If all this seems overwhelming, consider hiring a geriatric care manager to help you figure out what you need, do the legwork to locate the right programs and services, and fill out the paperwork to get your parent scheduled and signed up for programs and services. They aren’t cheap – charging flat-rate or hourly fees that average between $100 and $150 an hour (and higher in cities) – but they know who and what the best resources are (and usually have “ins” with them) and how to navigate the regulatory landscape so services are reimbursed. And once they get things rolling, they usually step out of the picture, so you won’t be paying on-going fees.
Getting Paid to Care
Many people who are providing care and managing a loved one’s finances are also juggling work, family and their own financial challenges – which often include lost income and lost work-related benefits down the road due to their caregiving.
Not surprisingly, many caregivers are looking for a way to get paid for caregiving so they don’t have to juggle work and caregiving. Personal care agreements, modeled on those used in the Center for Medicare and Medicaid’s highly successful Money Follows the Person Project, are helping them do just that.
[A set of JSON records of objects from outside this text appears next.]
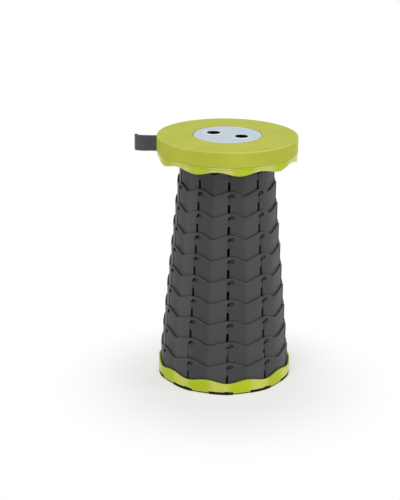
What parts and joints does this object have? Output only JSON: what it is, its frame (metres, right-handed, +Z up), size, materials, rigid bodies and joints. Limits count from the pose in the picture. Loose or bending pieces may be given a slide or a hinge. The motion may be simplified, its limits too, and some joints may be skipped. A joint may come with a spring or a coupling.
{
  "type": "collapsible telescopic stool",
  "caption": "Round-seated stool on nested tube sections that slide down into each other and lock with hooked slots; shown extended, with a carrying loop.",
  "frame": {"origin": "centre of the footprint, on the floor, on the tubes' axis", "axes": "+Z up along the tubes, -Y towards the front of the picture, +X to its right"},
  "size_m": [0.2901, 0.25, 0.4476],
  "materials": {
    "green_plastic": "satin moulded plastic",
    "bright_green_plastic": "glossy moulded plastic",
    "dark_plastic": "fine matt texture",
    "black_plastic": "matt",
    "disc_plastic": "satin",
    "rubber": "matt rubber",
    "screw_steel": "zinc plated",
    "webbing": "flat woven webbing"
  },
  "bodies": {
    "base": {"base_ring": "green_plastic", "base_plate": "black_plastic", "base_screws": "screw_steel", "foot_tread": "rubber", "section_10": "dark_plastic"},
    "section_09": {"section_09": "dark_plastic"},
    "section_08": {"section_08": "dark_plastic"},
    "section_07": {"section_07": "dark_plastic"},
    "section_06": {"section_06": "dark_plastic"},
    "section_05": {"section_05": "dark_plastic"},
    "section_04": {"section_04": "dark_plastic"},
    "section_03": {"section_03": "dark_plastic"},
    "section_02": {"section_02": "dark_plastic"},
    "section_01": {"section_01": "dark_plastic"},
    "seat": {"seat_cover": "green_plastic", "seat_skirt": "bright_green_plastic", "centre_disc": "disc_plastic", "disc_screws": "screw_steel", "seat_collar": "dark_plastic", "collar_screws": "screw_steel", "strap": "webbing", "strap_pin": "screw_steel"}
  },
  "joints": [
    {"name": "slide_section_09", "type": "slide", "parent": "base", "child": "section_09", "axis": [0, 0, 1], "range_m": [-0.038, 0]},
    {"name": "slide_section_08", "type": "slide", "parent": "section_09", "child": "section_08", "axis": [0, 0, 1], "range_m": [-0.038, 0]},
    {"name": "slide_section_07", "type": "slide", "parent": "section_08", "child": "section_07", "axis": [0, 0, 1], "range_m": [-0.038, 0]},
    {"name": "slide_section_06", "type": "slide", "parent": "section_07", "child": "section_06", "axis": [0, 0, 1], "range_m": [-0.038, 0]},
    {"name": "slide_section_05", "type": "slide", "parent": "section_06", "child": "section_05", "axis": [0, 0, 1], "range_m": [-0.038, 0]},
    {"name": "slide_section_04", "type": "slide", "parent": "section_05", "child": "section_04", "axis": [0, 0, 1], "range_m": [-0.038, 0]},
    {"name": "slide_section_03", "type": "slide", "parent": "section_04", "child": "section_03", "axis": [0, 0, 1], "range_m": [-0.038, 0]},
    {"name": "slide_section_02", "type": "slide", "parent": "section_03", "child": "section_02", "axis": [0, 0, 1], "range_m": [-0.038, 0]},
    {"name": "slide_section_01", "type": "slide", "parent": "section_02", "child": "section_01", "axis": [0, 0, 1], "range_m": [-0.038, 0]},
    {"name": "slide_seat", "type": "slide", "parent": "section_01", "child": "seat", "axis": [0, 0, 1], "range_m": [-0.038, 0]}
  ]
}
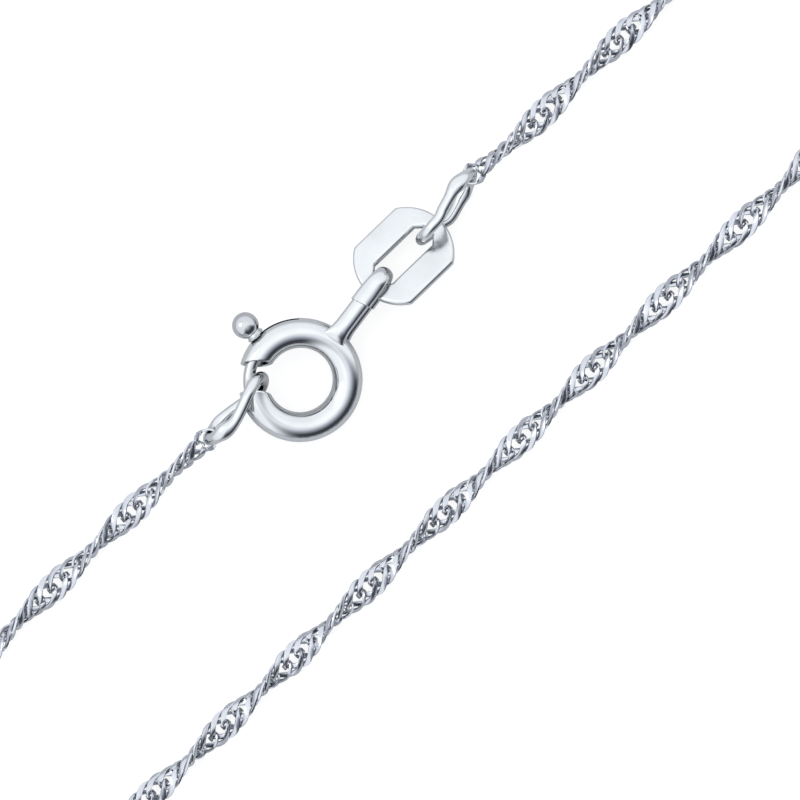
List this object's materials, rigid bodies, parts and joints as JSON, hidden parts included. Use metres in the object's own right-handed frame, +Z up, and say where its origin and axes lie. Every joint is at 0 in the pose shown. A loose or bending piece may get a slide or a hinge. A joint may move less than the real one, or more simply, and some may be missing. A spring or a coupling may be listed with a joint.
{
  "type": "chain necklace",
  "caption": "Fine twisted-link chain necklace closed by a spring ring clasp and an oval tag, lying flat as one loop.",
  "frame": {"origin": "middle of the closed loop's outline, on the surface it lies on", "axes": "+X along the two close strands, from the clasp's gate towards its tag; +Y from the plain strand towards the strand with the clasp; +Z up from the surface"},
  "size_m": [0.1922, 0.0502, 0.0029],
  "materials": {
    "silver": "polished"
  },
  "bodies": {
    "necklace": {"ring_body": "silver", "tag": "silver", "end_ring_tag": "silver", "end_ring_gate": "silver", "chain_right": "silver", "chain_left": "silver"},
    "gate": {"gate": "silver"}
  },
  "joints": [
    {"name": "gate_slide", "type": "hinge", "parent": "necklace", "child": "gate", "pos_m": [-0.00277, 0.00415, 0.00115], "axis": [0, 0.1822, -0.9833], "range_deg": [0, 37], "stiffness_Nm_per_rad": 0.002}
  ]
}
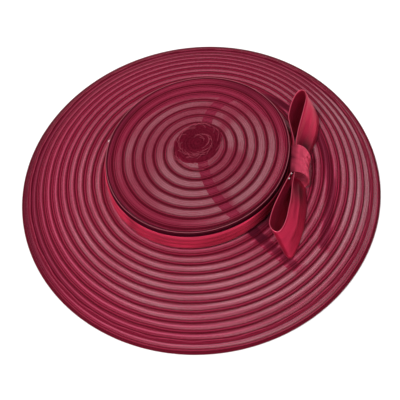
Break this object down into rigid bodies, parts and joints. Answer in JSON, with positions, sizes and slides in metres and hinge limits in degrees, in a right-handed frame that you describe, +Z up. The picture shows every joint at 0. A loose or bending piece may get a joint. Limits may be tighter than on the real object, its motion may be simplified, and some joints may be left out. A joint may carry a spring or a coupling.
{
  "type": "wide-brim fascinator hat",
  "caption": "Round fascinator hat of spiral-sewn translucent braid with a drooping wide brim, low flat crown, satin ribbon, side bow and headband.",
  "frame": {"origin": "in the plane of the brim's edge, below the middle of the brim", "axes": "+Z up through the crown, +X towards the side with the bow, -Y towards the front"},
  "size_m": [0.3298, 0.3298, 0.0639],
  "materials": {
    "braid": "matte translucent braid",
    "edge": "satin",
    "ribbon": "satin",
    "bow": "satin",
    "headband": "satin"
  },
  "bodies": {
    "root": {"brim": "braid", "brim_edge": "edge", "crown_side": "braid", "crown_tip": "braid", "crown_edge": "edge", "ribbon_band": "ribbon", "bow_loop_back": "bow", "bow_loop_front": "bow", "bow_knot": "bow", "headband": "headband"}
  },
  "joints": []
}
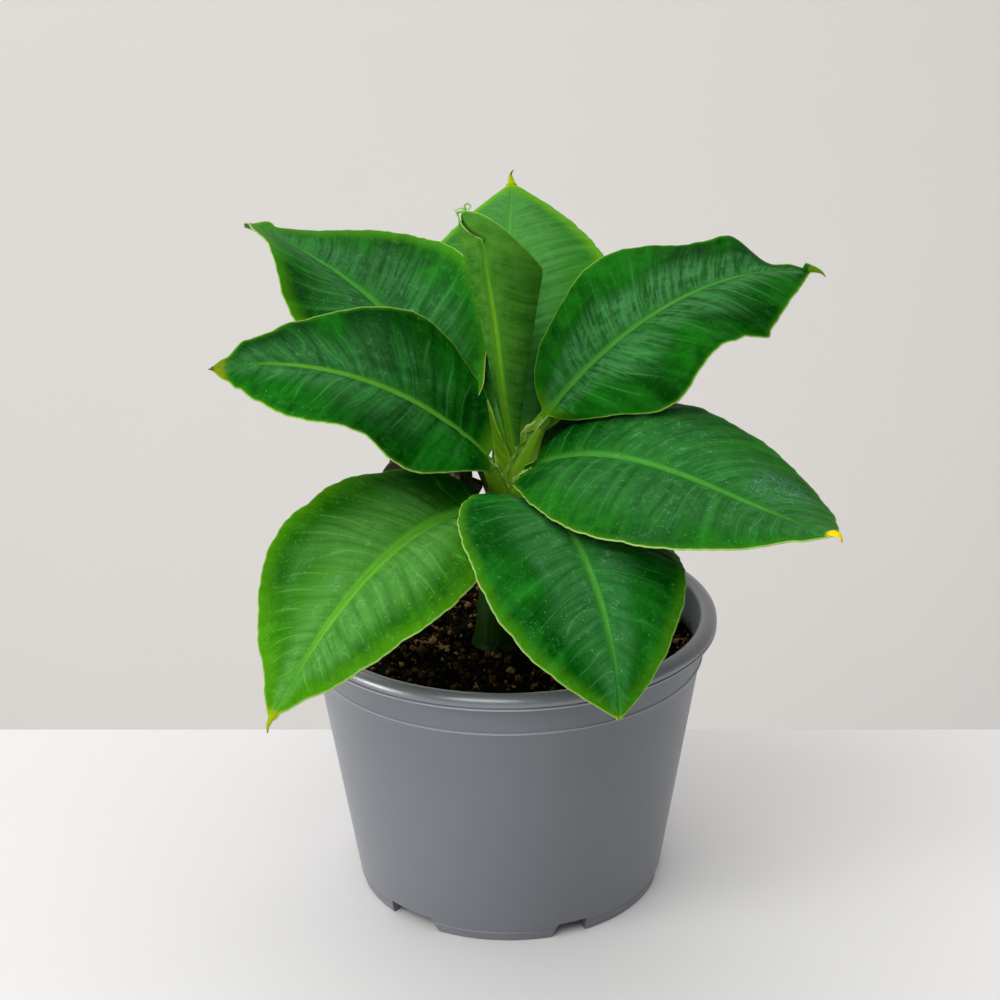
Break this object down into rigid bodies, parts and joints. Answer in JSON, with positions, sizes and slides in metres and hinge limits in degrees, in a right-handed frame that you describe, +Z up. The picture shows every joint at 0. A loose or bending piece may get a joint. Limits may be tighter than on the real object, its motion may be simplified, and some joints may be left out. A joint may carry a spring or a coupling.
{
  "type": "potted young banana plant",
  "caption": "Young banana plant with broad spreading leaves and a new rolled leaf, growing in a round tapered plastic nursery pot filled with soil.",
  "frame": {"origin": "centre of the pot's flat underside, on the pot's axis, at the level of the surface it stands on", "axes": "+Z up along the pot's axis; -Y is the front, towards the picture's camera; +X to the right of the picture"},
  "size_m": [0.2651, 0.3081, 0.3183],
  "materials": {
    "pot": "satin mid grey, slightly glossier on the rolled rim",
    "soil": "rough, moist dark brown peat and bark",
    "stem": "smooth, waxy",
    "leaf": "waxy satin with fine side veins and a paler midrib",
    "young_leaf": "soft satin, pale underside",
    "dry_leaf": "matte, papery and crumpled"
  },
  "bodies": {
    "root": {"pot": "pot", "potting_soil": "soil", "pseudostem": "stem", "leaf_center": "young_leaf", "leaf_upper_right": "leaf", "leaf_mid_left": "leaf", "leaf_upper_left": "leaf", "leaf_right": "leaf", "leaf_back": "young_leaf", "leaf_back_right": "leaf", "leaf_lower_front": "leaf", "leaf_lower_left": "leaf", "dry_leaf": "dry_leaf"}
  },
  "joints": []
}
The agreements are legally binding employment contracts — based on a third-party assessment of the care recipient’s needs. They are made between an employer (the care recipient or their representative) and an employee (the family caregiver), and they enable that employee to bill the care recipient for the care and services they are receiving. And, along with specifying the tasks to be done, where and on what schedule services will be provided, and the compensation to be paid, they also require payment of federal and state withholding taxes (thus fulfilling Social Security and other requirements).
And, says Sandra J. Buzney, J.D. LISW, a Cleveland-based lawyer whose practice is focused on elder law and estate planning, “They make it possible for family caregivers to do what they desperately want to do— devote their time to the care of a loved one.”
When combined with legally drawn up room and board agreements, these documents, explains Buzney, “contribute to the necessary spend-down documentation that will be required when a Medicaid program or nursing home placement is needed.”
And, she adds, both protect the caregiver’s inheritance rights by preventing any misunderstanding later that the money was payment for services, and should not be counted as part of the caregiver’s inheritance.”